• _Exercise objective_:
Can you restate the lines of the entries below, word for word, from the first one through the line that includes "# The bag's sheet"?

CAD and scene scripts
__________

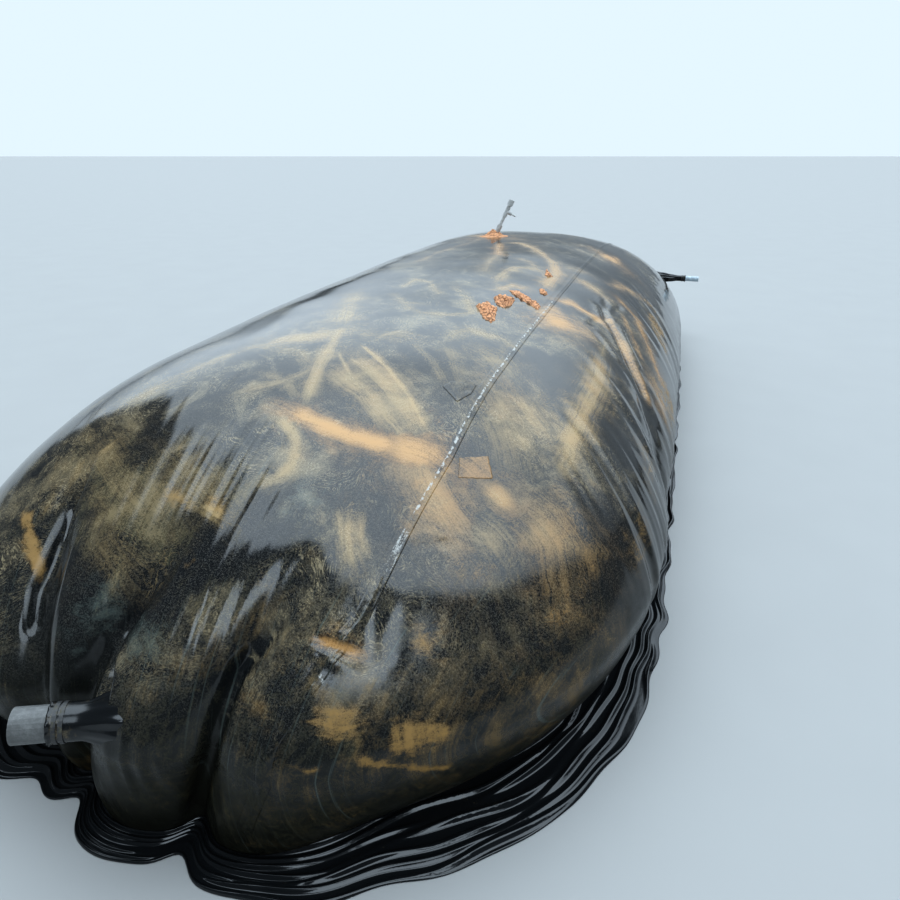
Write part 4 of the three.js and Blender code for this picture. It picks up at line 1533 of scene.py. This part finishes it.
def carry_mud(scene, made, tree, cover=None):
    """Gives a piece the mud that lies at its place on the sheet, or a cover of tan mud."""
    places = vertex_places(made)
    facing_up = np.array([tree.find_nearest(Vector(place))[1].z for place in places])
    values = mud_at(places, tree, scene.digester_stage, facing_up)
    if cover is not None:
        strength, orange_share = cover
        values["tan_mud"] = np.full(len(places), strength)
        values["orange_share"] = np.full(len(places), orange_share)
    bearing, reach = gather_place(places, -1)
    near_end = rise(places[:, 1], -4.2, -0.4) * rise(np.abs(places[:, 0] - GATHER_X), 1.7, -0.5)
    values["gather_run"] = np.column_stack([bearing * BEARING_STRETCH, reach, near_end])
    values["facing_up"] = facing_up
    for name, numbers in values.items():
        set_attribute(made, name, numbers)


# The bag's sheet


def build_bag_sheet(scene):
    """The whole closed bag, with its pleats, wrinkles and creases, and the mud that lies on it."""
    shape, surface = scene.digester_shape, scene.digester_surface
    rings, outline = bag_rings(shape, surface)
    normals = ring_normals(rings)
    points = rings + normals * sheet_displacement(rings, surface)[..., None]
    points[-1, :, 2] = 0.0
    smooth_tree = sheet_grid_tree(points)
    creased = press_creases(points.reshape(-1, 3), normals.reshape(-1, 3), smooth_tree, scene.digester_stage)
    points = creased.reshape(points.shape)
    # The first ring is the spine, where points of both sides have to stay together
    points[0] = rings[0]
    points[-1, :, 2] = 0.0
    nothing = np.zeros(len(outline))
    foot_line = np.column_stack([nothing, outline[:, 2], nothing])
    made = ring_object("bag_sheet", np.concatenate([points, foot_line[None]]))
    tree = BVHTree.FromObject(made, bpy.context.evaluated_depsgraph_get())
    carry_mud(scene, made, tree)
    material = muddy_sheet_material("muddy black sheet", scene.digester_colours)
    finish_piece(made, material, "black_sheet", *BAG_PANELS)


# The long weld


def evenly(line, spacing):
    """A line resampled to even steps, and how far along it each of its points is."""
    steps = np.linalg.norm(np.diff(line, axis=0), axis=1)
    walked = np.concatenate([[0.0], np.cumsum(steps)])
    places = np.linspace(0.0, walked[-1], int(walked[-1] / spacing) + 1)
    return np.column_stack([np.interp(places, walked, line[:, i]) for i in range(3)]), places


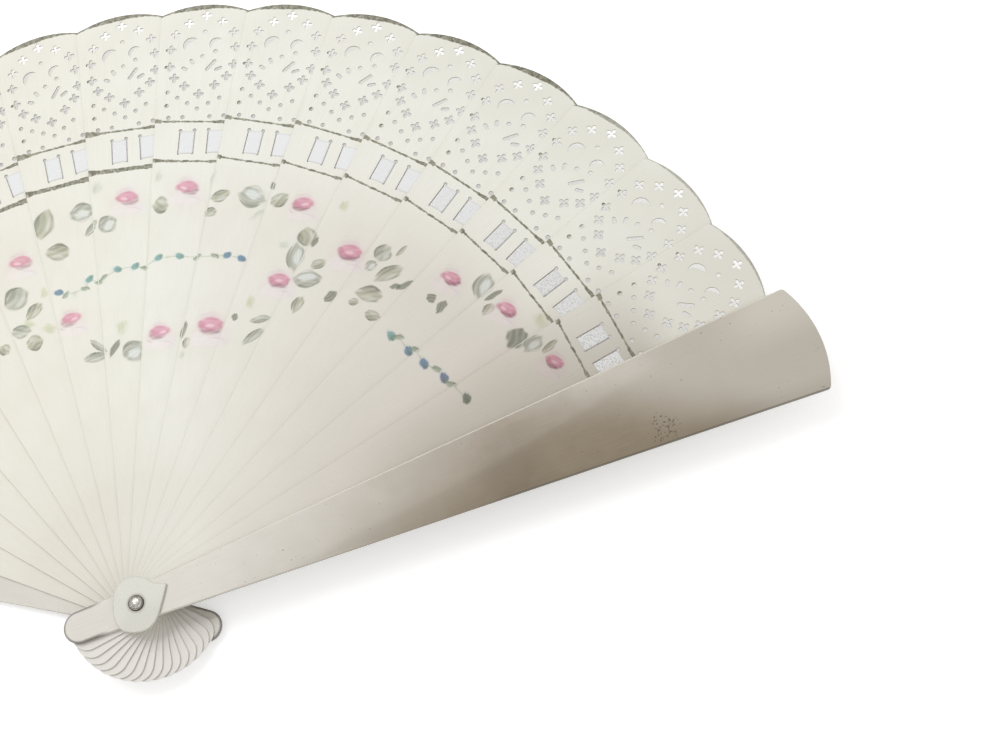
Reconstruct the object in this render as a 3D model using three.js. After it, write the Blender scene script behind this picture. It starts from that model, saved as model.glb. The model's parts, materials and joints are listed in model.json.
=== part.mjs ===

__________

• _Final result_:
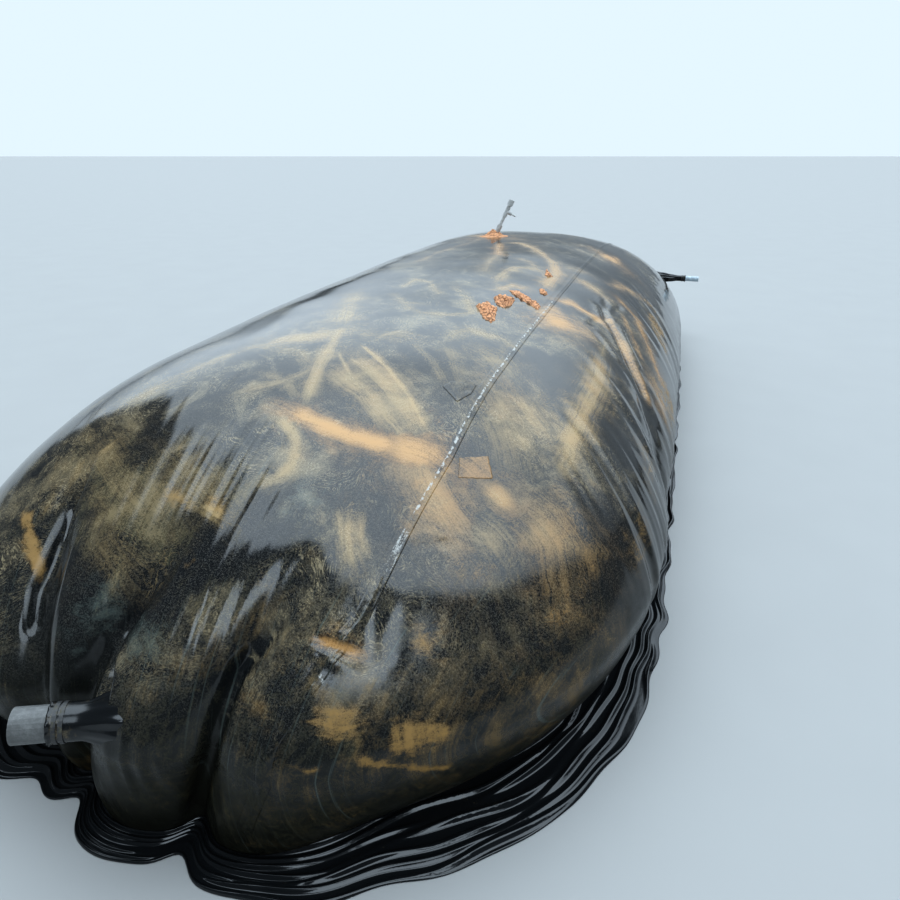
Write part 4 of the three.js and Blender code for this picture. It picks up at line 1533 of scene.py. This part finishes it.
def carry_mud(scene, made, tree, cover=None):
    """Gives a piece the mud that lies at its place on the sheet, or a cover of tan mud."""
    places = vertex_places(made)
    facing_up = np.array([tree.find_nearest(Vector(place))[1].z for place in places])
    values = mud_at(places, tree, scene.digester_stage, facing_up)
    if cover is not None:
        strength, orange_share = cover
        values["tan_mud"] = np.full(len(places), strength)
        values["orange_share"] = np.full(len(places), orange_share)
    bearing, reach = gather_place(places, -1)
    near_end = rise(places[:, 1], -4.2, -0.4) * rise(np.abs(places[:, 0] - GATHER_X), 1.7, -0.5)
    values["gather_run"] = np.column_stack([bearing * BEARING_STRETCH, reach, near_end])
    values["facing_up"] = facing_up
    for name, numbers in values.items():
        set_attribute(made, name, numbers)


# The bag's sheet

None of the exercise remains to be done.